— begin Collected material —

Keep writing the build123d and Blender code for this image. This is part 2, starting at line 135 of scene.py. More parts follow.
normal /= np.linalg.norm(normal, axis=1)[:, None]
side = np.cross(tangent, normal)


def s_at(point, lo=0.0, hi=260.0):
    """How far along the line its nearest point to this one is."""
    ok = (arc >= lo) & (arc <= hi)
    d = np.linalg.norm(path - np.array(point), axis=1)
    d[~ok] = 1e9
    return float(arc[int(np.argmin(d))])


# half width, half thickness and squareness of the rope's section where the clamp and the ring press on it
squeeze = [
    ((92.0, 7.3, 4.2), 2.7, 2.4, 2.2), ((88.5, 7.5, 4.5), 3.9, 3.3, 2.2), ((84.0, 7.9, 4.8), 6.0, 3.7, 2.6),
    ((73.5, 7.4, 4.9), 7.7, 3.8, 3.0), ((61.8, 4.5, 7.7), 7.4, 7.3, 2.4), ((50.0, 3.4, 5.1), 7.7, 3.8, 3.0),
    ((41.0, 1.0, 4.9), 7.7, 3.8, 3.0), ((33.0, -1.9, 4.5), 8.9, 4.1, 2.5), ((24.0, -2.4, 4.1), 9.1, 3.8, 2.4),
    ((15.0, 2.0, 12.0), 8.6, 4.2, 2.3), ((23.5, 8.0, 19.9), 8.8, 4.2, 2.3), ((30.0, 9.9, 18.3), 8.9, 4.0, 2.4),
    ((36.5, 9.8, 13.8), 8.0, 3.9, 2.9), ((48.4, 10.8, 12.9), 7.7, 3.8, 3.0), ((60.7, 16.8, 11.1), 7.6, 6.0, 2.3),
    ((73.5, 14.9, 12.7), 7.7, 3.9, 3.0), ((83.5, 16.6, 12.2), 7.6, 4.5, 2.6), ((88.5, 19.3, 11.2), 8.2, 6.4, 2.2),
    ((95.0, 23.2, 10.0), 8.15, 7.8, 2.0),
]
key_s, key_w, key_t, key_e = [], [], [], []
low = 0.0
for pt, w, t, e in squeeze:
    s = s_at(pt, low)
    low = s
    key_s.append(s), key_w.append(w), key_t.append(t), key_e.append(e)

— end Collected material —

Quote the data in full, keeping each word unchanged.

Keep writing the build123d and Blender code for this image. This is part 2, starting at line 135 of scene.py. More parts follow.
normal /= np.linalg.norm(normal, axis=1)[:, None]
side = np.cross(tangent, normal)


def s_at(point, lo=0.0, hi=260.0):
    """How far along the line its nearest point to this one is."""
    ok = (arc >= lo) & (arc <= hi)
    d = np.linalg.norm(path - np.array(point), axis=1)
    d[~ok] = 1e9
    return float(arc[int(np.argmin(d))])


# half width, half thickness and squareness of the rope's section where the clamp and the ring press on it
squeeze = [
    ((92.0, 7.3, 4.2), 2.7, 2.4, 2.2), ((88.5, 7.5, 4.5), 3.9, 3.3, 2.2), ((84.0, 7.9, 4.8), 6.0, 3.7, 2.6),
    ((73.5, 7.4, 4.9), 7.7, 3.8, 3.0), ((61.8, 4.5, 7.7), 7.4, 7.3, 2.4), ((50.0, 3.4, 5.1), 7.7, 3.8, 3.0),
    ((41.0, 1.0, 4.9), 7.7, 3.8, 3.0), ((33.0, -1.9, 4.5), 8.9, 4.1, 2.5), ((24.0, -2.4, 4.1), 9.1, 3.8, 2.4),
    ((15.0, 2.0, 12.0), 8.6, 4.2, 2.3), ((23.5, 8.0, 19.9), 8.8, 4.2, 2.3), ((30.0, 9.9, 18.3), 8.9, 4.0, 2.4),
    ((36.5, 9.8, 13.8), 8.0, 3.9, 2.9), ((48.4, 10.8, 12.9), 7.7, 3.8, 3.0), ((60.7, 16.8, 11.1), 7.6, 6.0, 2.3),
    ((73.5, 14.9, 12.7), 7.7, 3.9, 3.0), ((83.5, 16.6, 12.2), 7.6, 4.5, 2.6), ((88.5, 19.3, 11.2), 8.2, 6.4, 2.2),
    ((95.0, 23.2, 10.0), 8.15, 7.8, 2.0),
]
key_s, key_w, key_t, key_e = [], [], [], []
low = 0.0
for pt, w, t, e in squeeze:
    s = s_at(pt, low)
    low = s
    key_s.append(s), key_w.append(w), key_t.append(t), key_e.append(e)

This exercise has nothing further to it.